Knowing Papa was knowing how to share in complicated emotions. Yesterday Miguel asked me to do a ritual with him where I recalled different memories connected to Papa, memories that evoked both positive and negative emotions, which were sent to different places depending on how they felt in my heart. I recalled a time in the hospital when I was little. I was there for a chemotherapy treatment that required injecting a large needle into my spine. Whenever they had to do an intervention like this, my strengths became Herculean, at least by Papa’s account. I’ll never forget one day when Papa walked in after what seemed like hours of combat, tiny me fighting off every nurse and doctor in the ward. Immediately I gave in when I saw Papa, but I can’t tell you which emotion I was feeling at that moment. Perhaps I was feeling calm because of his presence. Perhaps I was feeling fear because of his presence. Where do you put this experience with a person, one where you are afraid of something that is there to save you? Into which emotional box does something like this go? Isn’t this the complexity of humans, our relationships, parenthood, partnership, and all the other types of connections that we have with ourselves and one another? I doubt my child mind was thinking in such complex terms, but in looking back I recognize the dichotomy and complexity of something that is both painful and healing, much like the process of grief, emotion ebb and flow. I recognize the necessity, at times, of two things existing all at once, despite their seemingly complex duality. This, to me, is Papa.
The Dictionary of Obscure Sorrows calls this type of narrow perspective where as humans we seem to deny our capacity for bigger thinking and feeling occhiolism
n. the awareness of how fundamentally limited your senses are–noticing how little of your field of vision is ever in focus, how few colors you’re able to see, how few sounds you’re able to hear, and how intrusively your brain fills in the blanks with its own cartoonish extrap-olations-which makes you wish you could experience the whole of reality instead of only ever catching a tiny glimpse of it, to just once step back from the keyhole and finally open the door. This is something that, as a therapist, I often talk about in session with my clients, how easy it is to fall into the narrative of only one possibility, and to let that narrative create your perception of reality; to fall prey to the notion that, if one thing exists, it is impossible for something else to exists simultaneously.

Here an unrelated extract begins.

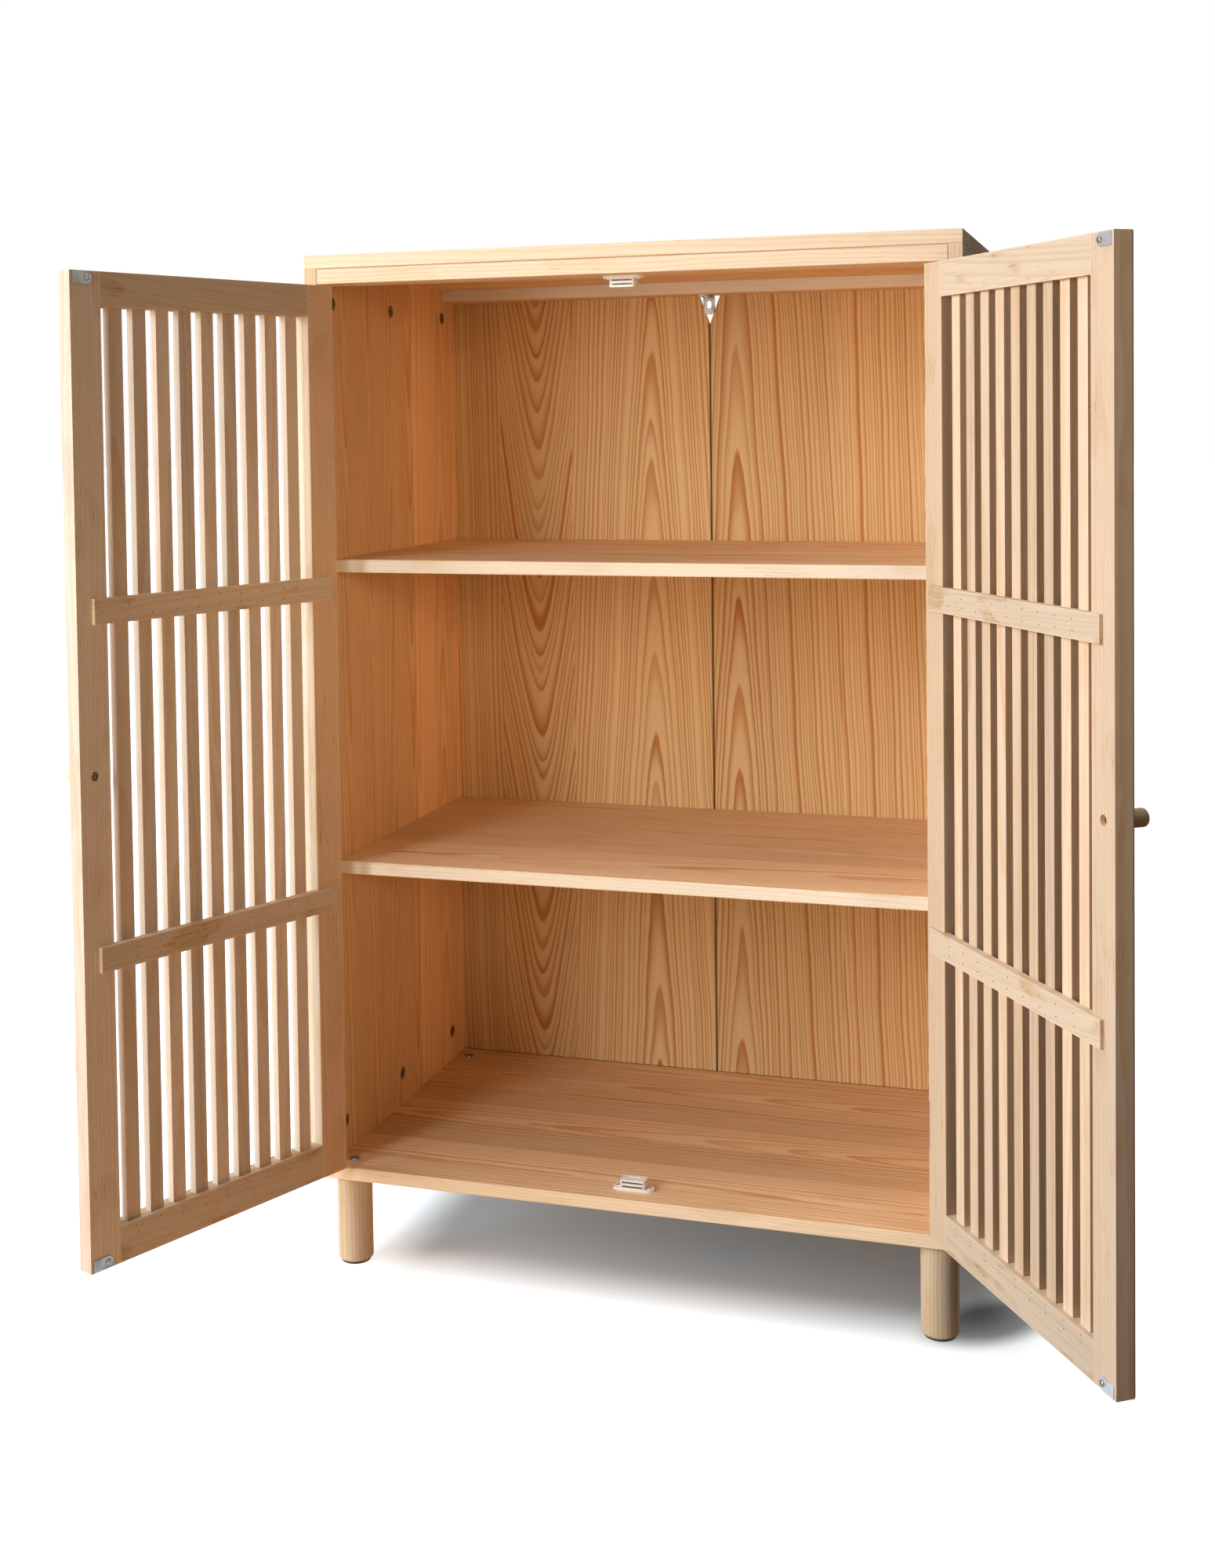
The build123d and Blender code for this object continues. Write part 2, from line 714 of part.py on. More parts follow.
# Wall bracket: a bent strip under the rear rail, its slotted end hanging in the notch of the back
with BuildPart() as wall_bracket:
    with BuildSketch(Plane.YZ) as bend:
        with BuildLine():
            Polyline((bracket_back, rear_rail_under), (bracket_back - bracket_reach, rear_rail_under),
                     (bracket_back - bracket_reach, bracket_under), (bracket_inner, bracket_under),
                     (bracket_inner, bracket_foot), (bracket_back, bracket_foot), close=True)
        make_face()
        fillet(bend.vertices().sort_by_distance((bracket_back, rear_rail_under))[0],
               bracket_bend + bracket_thick)
        fillet(bend.vertices().sort_by_distance((bracket_inner, bracket_under))[0], bracket_bend)
    extrude(amount=bracket_width / 2, both=True)
    fillet(wall_bracket.edges().filter_by(Axis.Y).group_by(Axis.Z)[0], bracket_corner)
    with BuildSketch(Plane.XZ.offset(-bracket_back)):
        with Locations((0, rear_rail_under - bracket_slot_drop)):
            SlotOverall(bracket_slot_length, bracket_slot_width, rotation=90)
    extrude(amount=bracket_thick, mode=Mode.SUBTRACT)
    turned(rod(bracket_screw_diameter, bracket_thick, hole_gap), [bracket_screw_seat], Mode.SUBTRACT)
keep(wall_bracket, "wall_bracket")

with BuildPart() as wall_bracket_screw:
    turned(pan_head(bracket_screw_head_diameter, bracket_screw_head_high, bracket_screw_crown,
                    bracket_screw_diameter, bracket_screw_length), [bracket_screw_seat])
keep(wall_bracket_screw, "wall_bracket_screw")

# Magnetic catches: a flanged housing with two slots, a magnet between two steel pole plates
for name, catch in (("upper_catch_housing", upper_catch), ("lower_catch_housing", lower_catch)):
    with BuildPart() as housing:
        with BuildSketch(catch):
            with Locations((0, catch_flange_width / 2)):
                SlotOverall(catch_flange_length, catch_flange_width)
        extrude(amount=catch_flange_thick)
        with BuildSketch(catch):
            with Locations((0, catch_flange_width / 2)):
                RectangleRounded(catch_body_width, catch_flange_width, catch_body_corner)
        extrude(amount=catch_body_high)
        with BuildSketch(on(catch, Plane.XZ)):
            with Locations(*catch_plate_places):
                Rectangle(catch_plate_width + 2 * catch_slot_gap, catch_plate_thick + 2 * catch_slot_gap)
        extrude(amount=-catch_plate_deep, mode=Mode.SUBTRACT)
        with BuildSketch(on(catch, Plane.XZ.offset(-catch_wall))):
            with Locations((0, catch_plate_high)):
                Rectangle(catch_magnet_width + 2 * catch_slot_gap, catch_magnet_thick)
        extrude(amount=-(catch_magnet_deep + catch_slot_gap), mode=Mode.SUBTRACT)
        with BuildSketch(on(catch, Plane.XY.offset(catch_body_high))):
            with Locations((0, catch_flange_width / 2)):
                SlotOverall(catch_mark_length, catch_mark_width)
        extrude(amount=-catch_mark_deep, mode=Mode.SUBTRACT)
        turned(rod(catch_screw_diameter, catch_flange_thick, hole_gap),
               catch_screw_seats(catch, catch_flange_thick), Mode.SUBTRACT)
    keep(housing, name)

with BuildPart() as catch_magnets:
    for catch in (upper_catch, lower_catch):
        with BuildSketch(on(catch, Plane.XZ.offset(-catch_wall))):
            with Locations((0, catch_plate_high)):
                Rectangle(catch_magnet_width, catch_magnet_thick)
        extrude(amount=-catch_magnet_deep)
keep(catch_magnets, "catch_magnets")

with BuildPart() as catch_pole_plates:
    for catch in (upper_catch, lower_catch):
        with BuildSketch(on(catch, Plane.XZ.offset(catch_plate_proud))):
            with Locations(*catch_plate_places):
                Rectangle(catch_plate_width, catch_plate_thick)
        extrude(amount=-(catch_plate_deep + catch_plate_proud))
keep(catch_pole_plates, "catch_pole_plates")

with BuildPart() as catch_screws:
    for catch in (upper_catch, lower_catch):
        turned(pan_head(catch_screw_head_diameter, catch_screw_head_high, catch_screw_crown,
                        catch_screw_diameter, catch_screw_length),
               catch_screw_seats(catch, catch_flange_thick))
keep(catch_screws, "catch_screws")


def hinge_leaf(level, way, near, knuckles):
    """One leaf in the open part: a plate between two distances from the pin, and its own knuckles.

    level gives the plane across the hinge at a height, way the side of the pin that the leaf is on,
    near the nearer face of the leaf, and knuckles which of the hinge's knuckles it carries.
    """
    radius = hinge_knuckle_diameter / 2
    leaf_x = way * (near + hinge_leaf_thick / 2)
    leaf_start = radius + hinge_relief
    knuckle_pitch = hinge_length / hinge_knuckle_count
    for foot in hinge_places:
        with BuildSketch(level(foot)) as plate:
            with Locations((leaf_x, leaf_start + hinge_leaf_width / 2)):
                Rectangle(hinge_leaf_thick, hinge_leaf_width)
        extrude(plate.sketch, amount=hinge_length)
        for index in knuckles:
            with BuildSketch(level(foot + index * knuckle_pitch + hinge_knuckle_gap / 2)) as knuckle:
                Circle(radius)
                with Locations((leaf_x, leaf_start / 2)):
                    Rectangle(hinge_leaf_thick, leaf_start)
                Circle(hinge_pin_diameter / 2 + fit_gap, mode=Mode.SUBTRACT)
            extrude(knuckle.sketch, amount=knuckle_pitch - hinge_knuckle_gap)


# Butt hinges: the carcass leaves lie on the sides, the door leaves in the stiles' edges
with BuildPart() as carcass_hinge_leaves:
    for way in ways.values():
        pins = Plane(origin=(way * hinge_axis_x, hinge_axis_y, 0))
        hinge_leaf(pins.offset, way, door_side_gap - hinge_leaf_thick, range(0, hinge_knuckle_count, 2))
        turned(hinge_screw_hole, carcass_leaf_seats(way), Mode.SUBTRACT)
keep(carcass_hinge_leaves, "carcass_hinge_leaves")

with BuildPart() as carcass_hinge_screws:
    for way in ways.values():
        turned(countersunk(hinge_screw_head_diameter, hinge_screw_diameter, hinge_screw_length),
               carcass_leaf_seats(way))
keep(carcass_hinge_screws, "carcass_hinge_screws")

with BuildPart() as hinge_pins:
    for way in ways.values():
        turned(hinge_pin_outline, [upwards(way * hinge_axis_x, hinge_axis_y, foot)
                                   for foot in hinge_places])
keep(hinge_pins, "hinge_pins")

for door in doors:
    way = door.way
    door_mid = door_outer + door_thick / 2

    # Hinge stile: its outer edges rounded, mortised for the rails and let in for the hinge leaves
    with BuildPart() as hinge_stile:
        with BuildSketch(door.level(door_foot)):
            with Locations((way * stile_width / 2, door_mid)):
                Rectangle(stile_width, door_thick)
        extrude(amount=door_high)
        fillet(outer_edges(hinge_stile, door, stile_width / 2, 0), outer_round)
        with BuildSketch(door.edge(window_start)):
            for mid, high in rail_tenons:
                with Locations((door_mid, mid)):
                    Rectangle(tenon_thick + 2 * tenon_gap, high + 2 * tenon_gap)
        extrude(amount=-way * (tenon_long + tenon_gap), mode=Mode.SUBTRACT)
        with BuildSketch(door.edge(0)):
            for foot in hinge_places:
                with Locations((door_mid, foot + hinge_length / 2)):
                    Rectangle(door_thick + 2 * overrun, hinge_length + 2 * hinge_mortise_gap)
        extrude(amount=way * hinge_leaf_thick, mode=Mode.SUBTRACT)
        turned(hinge_screw_hole, door_leaf_seats(door), Mode.SUBTRACT)
    keep(hinge_stile, f"{door.name}_hinge_stile")

    # Free stile: rounded too, mortised for the rails, bored for the knob's and the strikes' screws
    with BuildPart() as free_stile:
        with BuildSketch(door.level(door_foot)):
            with Locations((way * free_stile_mid, door_mid)):
                Rectangle(stile_width, door_thick)
        extrude(amount=door_high)
        fillet(outer_edges(free_stile, door, free_stile_mid, door_width), outer_round)
        with BuildSketch(door.edge(window_end)):
            for mid, high in rail_tenons:
                with Locations((door_mid, mid)):
                    Rectangle(tenon_thick + 2 * tenon_gap, high + 2 * tenon_gap)
        extrude(amount=way * (tenon_long + tenon_gap), mode=Mode.SUBTRACT)
        turned(rod(knob_bore_diameter, knob_bore_deep), [knob_bore_seat(door)], Mode.SUBTRACT)
        turned(rod(knob_screw_diameter, door_thick, hole_gap), [knob_bore_seat(door)], Mode.SUBTRACT)
        turned(rod(strike_screw_diameter, strike_screw_length, fit_gap), strike_screw_seats(door),
               Mode.SUBTRACT)
    keep(free_stile, f"{door.name}_free_stile")

    # Rails: tenoned into the stiles, with a row of pockets for the ends of the slats
    for name, mid, high, outer_edge, slat_level, into in (
        ("top_rail", door_head - top_rail_width / 2, top_rail_width, door_head, window_head, 1),
        ("bottom_rail", door_foot + bottom_rail_width / 2, bottom_rail_width, door_foot,
         window_foot, -1),
    ):
        with BuildPart() as rail:
            with BuildSketch(door.edge(window_start)) as outline:
                with Locations((door_mid, mid)):
                    Rectangle(door_thick, high)
                fillet(outline.vertices().sort_by_distance((door_outer, outer_edge))[0], outer_round)
            extrude(amount=way * window_width)
            for across, out in ((window_start, -way), (window_end, way)):
                with BuildSketch(door.edge(across)):
                    with Locations((door_mid, mid)):
                        Rectangle(tenon_thick, high - 2 * tenon_shoulder)
                extrude(amount=out * tenon_long)
            with BuildSketch(door.level(slat_level)):
                with Locations((way * window_mid, slat_mid)):
                    with GridLocations(slat_pitch, slat_pitch, slat_count, 1):
                        Rectangle(slat_width + 2 * slat_pocket_gap, slat_thick + 2 * slat_pocket_gap)
            extrude(amount=into * slat_pocket_deep, mode=Mode.SUBTRACT)
        keep(rail, f"{door.name}_{name}")

    # Slats: upright strips that stand in the bottom rail's pockets and end in the top rail's
    with BuildPart() as slats:
        with BuildSketch(door.level(window_foot - slat_pocket_deep)):
            with Locations((way * window_mid, slat_mid)):
                with GridLocations(slat_pitch, slat_pitch, slat_count, 1):
                    Rectangle(slat_width, slat_thick)
        extrude(amount=window_head - window_foot + 2 * slat_pocket_deep - slat_end_gap)
    keep(slats, f"{door.name}_slats")

    # Battens: strips across the slats at the shelves, rebated at their ends over the stiles
    for name, batten_head in (("upper_batten", upper_shelf_top - shelf_thick),
                              ("lower_batten", lower_shelf_top - shelf_thick)):
        batten_start = way * (window_start - batten_hinge_lap)
        batten_end = way * (window_end + batten_free_lap)
        batten_back = door_inner + batten_thick
        shoulder_start = way * (window_start + batten_shoulder_gap)
        shoulder_end = way * (window_end - batten_shoulder_gap)
        with BuildPart() as batten:
            with BuildSketch(door.level(batten_head - batten_high)) as outline:
                with BuildLine():
                    Polyline((batten_start, batten_back), (batten_start, door_inner),
                             (shoulder_start, door_inner), (shoulder_start, slat_inner),
                             (shoulder_end, slat_inner), (shoulder_end, door_inner),
                             (batten_end, door_inner), (batten_end, batten_back), close=True)
                make_face()
                fillet(outline.vertices().group_by(Axis.Y)[-1], batten_arris)
            extrude(amount=batten_high)
        keep(batten, f"{door.name}_{name}")

    # Knob: a plain turned peg with a well rounded end
    with BuildPart() as knob:
        seat = door.seat(free_stile_mid, door_outer, knob_high, (0, -1, 0))
        with BuildSketch(Plane(origin=seat.origin, x_dir=seat.x_dir, z_dir=-seat.y_dir)) as half:
            with BuildLine():
                Polyline((0, 0), (knob_diameter / 2, 0), (knob_diameter / 2, knob_reach),
                         (0, knob_reach), close=True)
            make_face()
            fillet(half.vertices().sort_by_distance((knob_diameter / 2, knob_reach))[0], knob_round)
        revolve(axis=Axis(seat.origin, seat.z_dir))
        turned(rod(knob_screw_diameter, knob_screw_grip, fit_gap),
               [door.seat(free_stile_mid, door_outer, knob_high, (0, 1, 0))], Mode.SUBTRACT)
    keep(knob, f"{door.name}_knob")

    with BuildPart() as knob_screw:
        turned(pan_head(knob_screw_head_diameter, knob_screw_head_high, knob_screw_head_high / 2,
                        knob_screw_diameter, door_thick - knob_bore_deep + knob_screw_grip),
               [door.seat(free_stile_mid, door_inner - knob_bore_deep, knob_high, (0, 1, 0))])
    keep(knob_screw, f"{door.name}_knob_screw")

    # Strike plates: steel tongues at the ends of the free stile, round at their inner ends
    with BuildPart() as strike_plates:
        for strike_z in strike_levels:
            round_u = door_width - strike_edge_inset - strike_length + strike_width / 2
            square_u = door_width - strike_edge_inset
            with BuildSketch(door.face(door_inner)):
                with Locations((way * round_u, strike_z)):
                    Circle(strike_width / 2)
                with Locations((way * (round_u + square_u) / 2, strike_z)):
                    Rectangle(square_u - round_u, strike_width)
            extrude(amount=-strike_thick)
        turned(rod(strike_screw_diameter, strike_thick, hole_gap), strike_screw_seats(door),
               Mode.SUBTRACT)
    keep(strike_plates, f"{door.name}_strike_plates")

    with BuildPart() as strike_screws:
        turned(pan_head(strike_screw_head_diameter, strike_screw_head_high, strike_screw_crown,
                        strike_screw_diameter, strike_screw_length), strike_screw_seats(door))
    keep(strike_screws, f"{door.name}_strike_screws")

    with BuildPart() as hinge_leaves:
        hinge_leaf(door.level, way, 0, range(1, hinge_knuckle_count, 2))
        turned(hinge_screw_hole, door_leaf_seats(door), Mode.SUBTRACT)
    keep(hinge_leaves, f"{door.name}_hinge_leaves")

    with BuildPart() as hinge_screws:
        turned(countersunk(hinge_screw_head_diameter, hinge_screw_diameter, hinge_screw_length),
               door_leaf_seats(door))
    keep(hinge_screws, f"{door.name}_hinge_screws")
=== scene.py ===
"""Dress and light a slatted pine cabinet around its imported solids.

Metres, +Z up, the front towards -Y, the origin on the floor under the middle of the carcass. The doors
rest open. Each board gets its own piece of pine, and the small hardware is modelled over its solids.
"""
import json
import logging
import math
from dataclasses import dataclass, replace
from enum import Enum

import bmesh
import bpy
import numpy as np
from mathutils import Matrix, Vector


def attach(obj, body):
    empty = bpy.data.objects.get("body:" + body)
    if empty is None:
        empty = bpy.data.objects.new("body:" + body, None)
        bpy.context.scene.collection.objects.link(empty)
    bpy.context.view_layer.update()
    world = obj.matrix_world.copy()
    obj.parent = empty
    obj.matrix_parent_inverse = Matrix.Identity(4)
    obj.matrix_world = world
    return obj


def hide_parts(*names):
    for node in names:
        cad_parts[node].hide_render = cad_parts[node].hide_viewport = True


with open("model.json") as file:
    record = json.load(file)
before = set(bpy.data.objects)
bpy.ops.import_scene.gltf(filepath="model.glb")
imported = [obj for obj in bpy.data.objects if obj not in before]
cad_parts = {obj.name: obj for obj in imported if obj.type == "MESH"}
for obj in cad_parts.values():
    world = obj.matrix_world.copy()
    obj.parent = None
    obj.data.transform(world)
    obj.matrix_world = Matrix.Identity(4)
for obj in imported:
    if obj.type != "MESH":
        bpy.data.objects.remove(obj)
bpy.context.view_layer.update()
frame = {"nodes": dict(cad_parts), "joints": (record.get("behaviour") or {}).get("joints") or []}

log = logging.getLogger("cabinet")

MM = 0.001
CARCASS = "carcass"
Colour = tuple[float, float, float]


# Shader graphs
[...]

Papa loved everyone with passion. Libby, you were the undeniable love of his life. Not only that, but you also found the key to my heart, raw cookie dough. Patrick and Kelly, if I have learned anything as a stepparent it’s the true meaning of unconditional love, loving someone else’s children as much as you would your own. Papa loved y’all deeply as his own and I am so grateful that he brought us together as a family. Misty, you keep a spirit alive in this family that I know Papa felt when we lost your mother, Aunt Debbie. You are beautiful, fiery, and full of wit and grace, which I am sure you got not only from Papa but also from her. Mama, have the gentleness, the forgivingness, the resiliency, the humbleness, and the compassion. You bring the unconditional parts of Papa to everyone. Sis, you bring his intellect, his wisdom, his sincerity, his spirituality, and his deep fondness for investigation and inquiry. And I know, I know. I carry the torch of his stubbornness and hard headedness, which I personally like to call tenacity and perseverance, and his impulsivity, which some might call adventurousness. We can all thank Papa for who we have become as humans, and for the relationships he helped us weave. There’s not a person here whose life he has not touched, and for that, I will always be grateful.